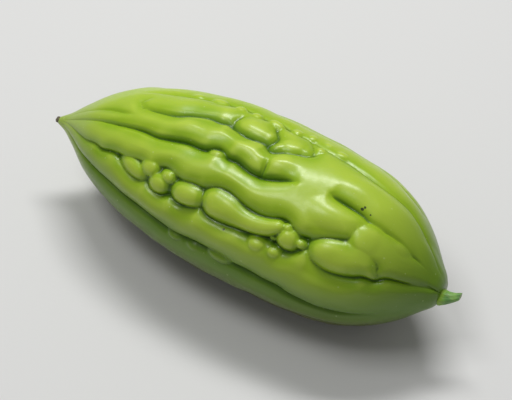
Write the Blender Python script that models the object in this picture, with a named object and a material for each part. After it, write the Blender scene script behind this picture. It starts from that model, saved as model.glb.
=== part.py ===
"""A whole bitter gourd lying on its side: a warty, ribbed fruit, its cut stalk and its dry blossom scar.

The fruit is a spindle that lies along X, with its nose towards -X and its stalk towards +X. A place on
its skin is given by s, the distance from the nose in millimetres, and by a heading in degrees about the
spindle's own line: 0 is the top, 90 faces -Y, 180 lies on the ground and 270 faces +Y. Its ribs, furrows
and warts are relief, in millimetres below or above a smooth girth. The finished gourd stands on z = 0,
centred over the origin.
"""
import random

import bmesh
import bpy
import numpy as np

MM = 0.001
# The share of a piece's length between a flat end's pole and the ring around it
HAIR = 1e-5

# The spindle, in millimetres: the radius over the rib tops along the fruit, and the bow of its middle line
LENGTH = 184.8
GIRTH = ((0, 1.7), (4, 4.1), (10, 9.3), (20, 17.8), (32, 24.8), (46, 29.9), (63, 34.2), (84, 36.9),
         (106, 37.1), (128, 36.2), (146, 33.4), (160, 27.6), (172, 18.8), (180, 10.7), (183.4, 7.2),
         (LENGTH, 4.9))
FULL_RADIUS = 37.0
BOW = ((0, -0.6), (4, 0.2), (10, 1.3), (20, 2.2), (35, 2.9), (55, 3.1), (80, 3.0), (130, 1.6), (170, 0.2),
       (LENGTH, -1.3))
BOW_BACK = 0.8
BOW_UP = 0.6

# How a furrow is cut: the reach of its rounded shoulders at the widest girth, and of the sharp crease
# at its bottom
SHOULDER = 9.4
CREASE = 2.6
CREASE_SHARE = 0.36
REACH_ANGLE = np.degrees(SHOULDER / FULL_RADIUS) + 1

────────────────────

Aim of the exercise –
Copy every line of the listing that contains the word "part".

Task result –
Write the Blender Python script that models the object in this picture, with a named object and a material for each part. After it, write the Blender scene script behind this picture. It starts from that model, saved as model.glb.
=== part.py ===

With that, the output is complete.